The next thing to observe is that because this (aside from the bad point) is a 1-manifold, the metric at any point $\gamma(t)$ is represented by a $1 \times 1$ matrix with a single entry, $g_{11}(t)$. That's gotten by taking the standard basis for the tangent space to $\mathbb R$ at the point $t$, namely the vector $[1]$, and pushing it forward through $d\gamma(t)$ to get a vector $A(t)$ in $\mathbb R^2$, and then computing the dot product (in $\mathbb R^2$) of that vector with itself. Let's do that.
And to simplify, I'm gonna get rid of the constant factor $a$ throughout.
We have: $$ x(t)=(1+2\cos t + \cos 2t)\\ y(t)=(2\sin t + \sin 2t) $$ so $$ x'(t) = (-2 \sin t - 2 \sin 2t) \\ y'(t) = (2 \cos t + 2 \cos 2t). $$
\begin{align} A(t) &= d\gamma(t)([1]) \\ &= \begin{bmatrix} -2 \sin t - 2 \sin 2t \\ 2 \cos t + 2 \cos 2t \end{bmatrix} [1] \\ &= \begin{bmatrix} -2 \sin t - 2 \sin 2t \\ 2 \cos t + 2 \cos 2t \end{bmatrix}. \end{align} So \begin{align} g_{11}(t) = A(t)\cdot A(t) &= &= (s \sin t + 2 \sin 2t)^2 + (2 \cos t + 2 \cos 2t)^2. \end{align}
Now we can translate a particular tangent vector $X$ along this curve by writing out the transport equation. Let's, as an example, choose the vector $$ X = \begin{bmatrix}0 \\ 1\end{bmatrix} $$ at the point $\gamma(0) = (4, 0)$.

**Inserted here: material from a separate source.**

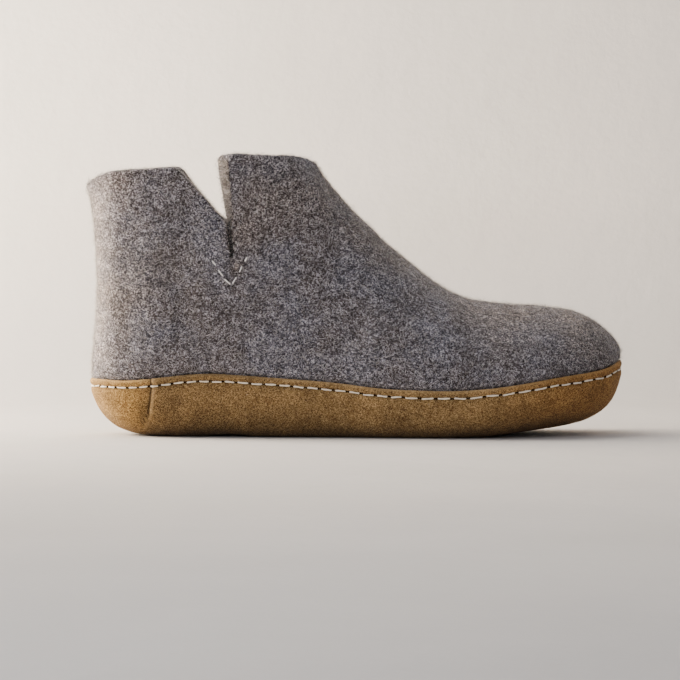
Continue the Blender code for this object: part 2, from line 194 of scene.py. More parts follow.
def topEnds(side):
    at = collar[:, 0] * form["collarLength"] - form["collarOverhang"]
    up = collar[:, 2] * form["heelHeight"] + collar[:, 3] * form["collarHeight"]
    collarTop = np.column_stack([at, collar[:, 1] * form["collarWidth"] * side, up])
    collarLean = np.column_stack([
        collar[:, 4] * form["length"], collar[:, 5] * form["collarWidth"] * side, np.zeros(len(collar))])
    front = form["collarLength"] - form["collarOverhang"]
    ridgeAt = front + ridge[:, 0] * (form["length"] - form["toeRound"] - front)
    ridgeUp = ridge[:, 2] * form["collarHeight"] + ridge[:, 3] * form["vampHeight"]
    ridgeTop = np.column_stack([ridgeAt, ridge[:, 1] * form["ballWidth"], ridgeUp])
    places = np.arange(len(ridge), dtype=float)
    nearby = 0.02
    ahead = smoothOpen(ridgeTop, np.minimum(places + nearby, places[-1]))
    behind = smoothOpen(ridgeTop, np.maximum(places - nearby, 0))
    ridgeLean = unit(ahead - behind) * (ridge[:, 4] * form["toeRound"])[:, None]
    ridgeLean = ridgeLean + np.outer(ridge[:, 5] * form["ballWidth"] * side, (0, 1, 0))
    return np.vstack([collarTop, ridgeTop]), np.vstack([collarLean, ridgeLean])


def middleLine(foot):
    across = (foot + foot[(-np.arange(len(foot))) % len(foot)]) / 2
    low, high = form["spine"]
    x = low * form["length"] + (high - low) * foot[:, 0]
    return np.column_stack([x, across[:, 1], floorHeight(x)])


def ribHandles():
    # four handles for the felt above the suede's edge and four for the sole's side below it
    at = footprint[:, 0]
    share = np.clip((at - form["waist"][0]) / (form["waist"][1] - form["waist"][0]), 0, 1)
    widths = form["heelWidth"] + (form["ballWidth"] - form["heelWidth"]) * share ** 2 * (3 - 2 * share)
    rim = footprint[:, 3] * form["suedeRim"]
    outerFoot = np.column_stack([at * form["length"], -footprint[:, 1] * widths, rim])
    innerFoot = np.column_stack([at * form["length"], footprint[:, 2] * widths, rim])
    foot = bothSides(outerFoot, innerFoot)
    places = np.arange(len(foot), dtype=float)
    nearby = 0.02
    tangent = smoothLoop(foot, places + nearby) - smoothLoop(foot, places - nearby)
    tangent = unit(tangent * (1, 1, 0))
    outward = np.column_stack([tangent[:, 1], -tangent[:, 0], np.zeros(len(foot))])
    outerTop, outerLean = topEnds(-1)
    innerTop, innerLean = topEnds(1)
    top = bothSides(outerTop, innerTop)
    lean = bothSides(outerLean, innerLean)
    rise, fall, swell, tuck, drop, roll, lift = (bothSides(c[:, None], c[:, None]) for c in ribShape.T)
    width = bothSides(widths[:, None], widths[:, None])
    chord = top - foot
    climb = np.sum(chord * tangent, axis=1, keepdims=True) * tangent + chord * (0, 0, 1)
    fromHeel = np.minimum(places, len(foot) - places)
    onCollar = (fromHeel < form["ridgeStart"])[:, None]
    wall = [
        foot,
        foot + rise * climb + outward * swell * width,
        top + lean - np.where(onCollar, fall * climb, 0),
        top,
    ]
    contact = foot + (middleLine(foot) - foot) * tuck
    contact[:, 2] = floorHeight(contact[:, 0])
    side = [
        foot,
        foot - drop * foot * (0, 0, 1),
        contact + (foot - contact) * (1, 1, 0) * roll + foot * (0, 0, 1) * lift,
        contact,
    ]
    return wall, side


wallRing, sideRing = ribHandles()
sectionCount = len(footprint)
ringLength = len(wallRing[0])


def wallHandles(t):
    # the collar's top is one closed curve, and the ridge another that starts at its front
    handles = [smoothLoop(points, t) for points in wallRing]
    top = wallRing[3]
    start = form["ridgeStart"]
    fromHeel = np.minimum(t, ringLength - t)
    collarRing = np.vstack([top[:start + 1], top[ringLength - start + 1:]])
    around = np.where(t <= ringLength / 2, t, t - ringLength)
    onCollar = smoothLoop(collarRing, around)
    onRidge = smoothOpen(top[start:sectionCount], np.maximum(fromHeel - start, 0))
    handles[3] = np.where((fromHeel >= start)[:, None], onRidge, onCollar)
    return handles


def sideHandles(t):
    handles = [smoothLoop(points, t) for points in sideRing]
    handles[3][:, 2] = floorHeight(handles[3][:, 0])
    handles[2][:, 2] = np.maximum(handles[2][:, 2], handles[3][:, 2])
    return handles


def softNoise(points, size, seed):
    # smooth lattice noise from -1 to 1, with features about one size across
    place = points / size + seed * 13.7
    cell = np.floor(place).astype(np.int64)
    blend = place - cell
    blend = blend * blend * (3 - 2 * blend)
    total = np.zeros(len(points))
    for corner in range(8):
        step = np.array([corner & 1, corner >> 1 & 1, corner >> 2])
        x, y, z = (cell + step).T
        mixed = x * 73856093 ^ y * 19349663 ^ z * 83492791 ^ seed * 2654435
        mixed = (mixed ^ (mixed >> 13)) * 1274126177 & 0x7fffffff
        value = ((mixed ^ (mixed >> 15)) & 0xffff) / 32767.5 - 1
        total += value * np.prod(np.where(step, blend, 1 - blend), axis=1)
    return total


def smoothStep(low, high, value):
    share = np.clip((value - low) / (high - low), 0, 1)
    return share * share * (3 - 2 * share)


def lengthsAlong(points):
    # how far each point is from the first, along its own line
    steps = np.linalg.norm(np.diff(points, axis=0), axis=-1)
    return np.concatenate([np.zeros((1, *steps.shape[1:])), np.cumsum(steps, axis=0)])


def ringFaces(rings, corners):
    # quads between rings of points that follow each other
    faces = []
    for row in range(rings - 1):
        for k in range(corners):
            a, b = row * corners + k, row * corners + (k + 1) % corners
            faces.append([a, b, b + corners, a + corners])
    return faces


def intoScene(name, data):
    thing = bpy.data.objects.new(name, data)
    bpy.context.scene.collection.objects.link(thing)
    return thing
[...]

You're hoping to find a function $X: image(\gamma) \to \mathbb R^2$ with the properties that
$X(t)$ is a vector tangent to $M = image(\gamma)$ at $\gamma(t)$.
$X(0)$ is the vector $X$ that I wrote down above.
$X(t)$ satisfies the equation you wrote down involving the Christoffel symbols.
It may be easiest to say that $X(t) = (a(t), b(t))$, or $X(t) = (X_1(t), X_2(t))$, so that you have an explicit name for the coordinates of $X$.
At this point, it'd be good for you to write down those Christoffel symbols. How many are there? What are their values? What are the resulting equations?
My guess is that after reading this far, you're going to say "No, that isn't the question I was asking at all!", which is why I'm not writing out anything else just yet.
If it really is the question you want answered, by all means do some writing, and I'll continue my answer.